Beyond the beach, boat trips along the coast, with snacks served on board and stops for dips, are dreamy with kids. From Amalfi, you can take a trip to Grotta delle Smeraldo, a cathedral-like cave; from Capri, you can reach the brilliant-blue Grotta Azzurra. Museums aren’t the main attraction in this part of Italy – with the exception of the Museum of Paper in Amalfi. Little ones will also enjoy just scampering around towns – naturally, with frequent stops for granita and gelato. If your children like walking, a great trail is the Path of the Lemons, which has fairly gentle slopes and takes you through fragrant lemon groves: take the stretch from Maiori and toward Minori for 2.5km (1.5 miles).

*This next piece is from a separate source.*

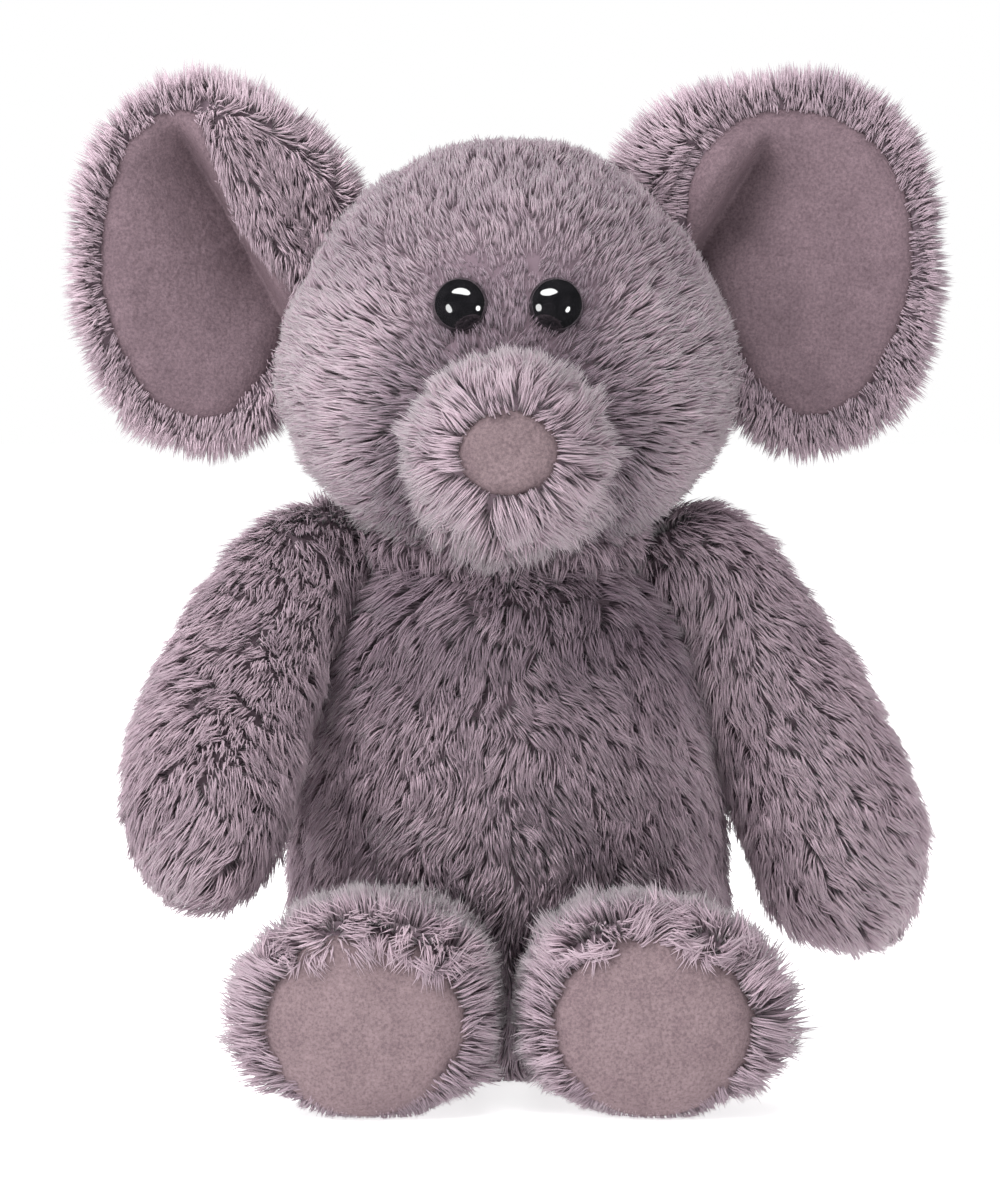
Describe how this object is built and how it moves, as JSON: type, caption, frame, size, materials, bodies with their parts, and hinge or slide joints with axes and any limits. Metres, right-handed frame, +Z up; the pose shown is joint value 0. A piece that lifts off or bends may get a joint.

Young people setting out in kayaks from a beach, Sorrento, Amalfi Coast, Campania, Italy
Even the most jaded teen will love getting out on the salt water in a kayak © dpVUE .images / Shutterstock

Best things to do on the Amalfi Coast with teenagers and tweenagers

This age group can be more difficult to please, yet even they cannot fail to be impressed by the scenery and opportunities for snorkeling and kayaking (from Positano and Maoiri) along the coast. Take the ferry over to Capri to window-shop at its many designer boutiques and explore its beautiful bougainvilleas-draped backdrops. Cooking classes are easily bookable – a wonderful hands-on activity for the entire famiglia. For something more active, there are even scuba centers along the coast. For the best possible trip, begin with a few days in Naples, visiting the wonders of Pompeii, eating the world’s best pizza and climbing active volcano Mt Vesuvius to start off your trip on a high. 

Mother and kids enjoying a ferry-boat ride near the famous city of Amalfi in Campania, Italy
The ferry along the Amalfi Coast offers a delightful (and carsickness-free) way to get from town to town © Imgorthand / Getty Images

Planning tips

If you have preschoolers (and thus the luxury of traveling outside of school holidays), the ideal time to come here is September or early October, when the sea retains its warmth from the summer months. Mid-May to early June is also a great period on the coast, though the sea will be colder. 

Renting a car makes travel easier with kids: rentals are generally affordable, and outside the long high season the traffic is manageable. Just be aware that parking can be a challenge, and you will have to pay for it in towns, with some lots costing up to €35 per day. 

Even though it’s hilly and there are lots of steps, bring a light stroller that you can quickly fold away and carry. You can combine this with a carrier to make travel with a small person as easy as possible. It’s also worth bringing a harness-style travel high chair, as these are not provided at many restaurants or cafes. Keep in mind that public amenities are few for families and those traveling while pregnant, and some towns are easier to navigate than others. You’ll receive plenty of welcoming goodwill, but not so many changing stations, special queues and so on.

Public transport is welcoming to children, even if buses and ferries don’t have any special facilities for them. There are public toilets in most of the towns – but you have to pay, so bring some change. It’s also wise to pack a stash of diapers, and replenish whenever you pass an open supermarket. You don’t want to find yourself without the essentials on a Sunday in this part of Italy.